The fire is glowing as I sit curled on the couch under a cozy blanket. Outside, the wind hits the house and the horizontal snow means I can’t see beyond the living room window. This storm is a bad one. On the mantle, faces of our grandchildren smile from the frames. My husband is downstairs, probably having an afternoon nap while I am reading.
My friend asked me to read a book by Paul Kalanithi called When Breath Becomes Air. She has stage four cancer and wants to discuss her experiences through the cancer treatment and thoughts of dying and death. The book is a good place to begin our discussions. The request and the book have given me pause in many ways.
Reading the book and reflecting on my life, I thought of my father. I was in my early thirties when he died from cancer, less than a year from diagnosis. He was a quiet, patient man who bore the suffering stoically, withering away before our eyes. He died in palliative care within a day of his arrival there. Not knowing he was so close to the end, my husband, daughter and I were at our home four hours away. When I received the call, I was sad but relieved his suffering was over.
I remember when I returned to work as principal of a small all grade school two weeks after my father died. After greetings and condolences from teachers, everything was back to normal, except for me. Closing the office door that first day back, I sat there devastated, thinking, “How can life go on this way? Dad is dead!”
This much I came to know. Time continued without dad and I had to go on. His story was complete, mine continued to be written. Without him in my life, my time would be different. Slowly, the grief was replaced by the feeling that my father was always with me anyway. His physical form was replaced by a spiritual one, available any time, a thought away. My relationship with him evolved.
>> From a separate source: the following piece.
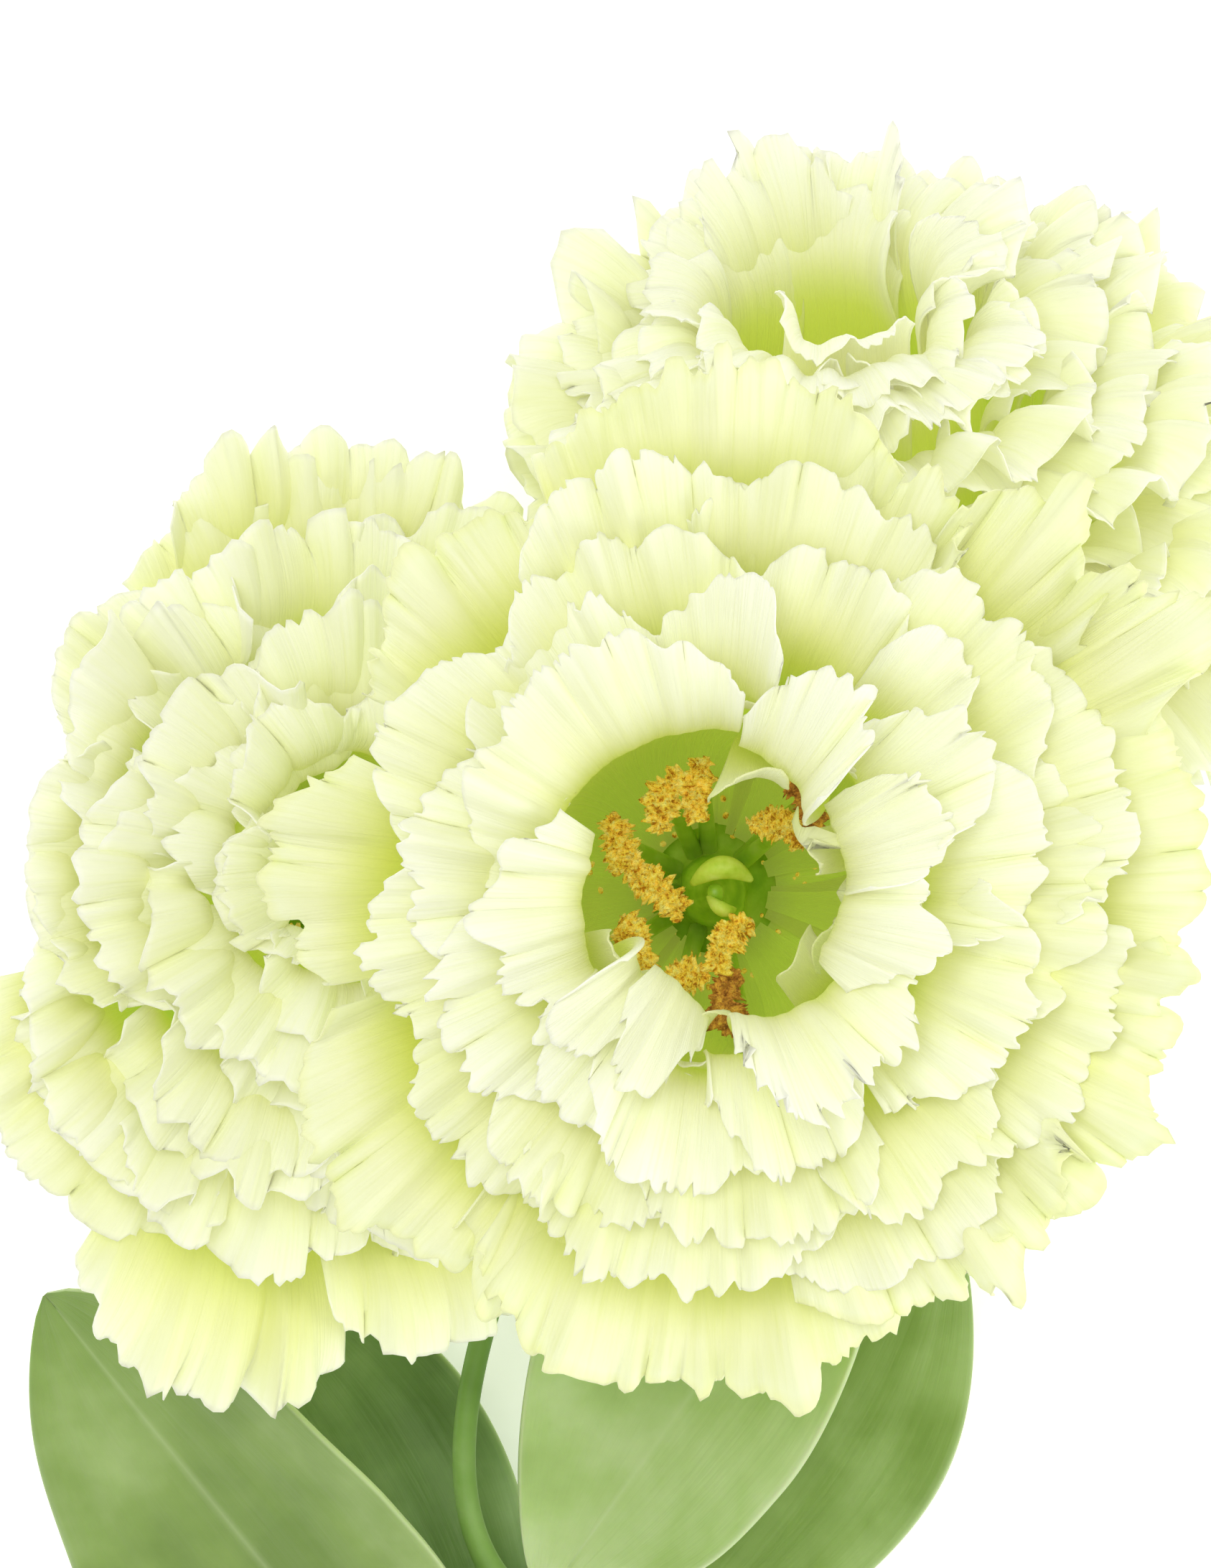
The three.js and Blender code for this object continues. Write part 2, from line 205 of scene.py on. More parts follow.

Eventually, it will be the same for those I leave behind.
I wrote this poem which is far from finished but it’s a start.
In the wind
When time goes on without me
And I am no longer here,
You’ll find me in the wind that blows
Along the beach, and there
A thought will bring me closer
As close as I can be,
Cause in your heart you’ll feel me
There where you cannot see.
When time goes on without me
You know what I would stay
When life events o’re take you,
You’ll keep me close that way.
I’ll be there in the happy times
And in the sad times too
With hopeful thoughts deep in your heart
To help bring you through.
When time goes on without me
And I am no longer here
Don’t fret cause I am with you still
Within a thought so near.
These are my initial thoughts about death. It is the dying that is the issue though.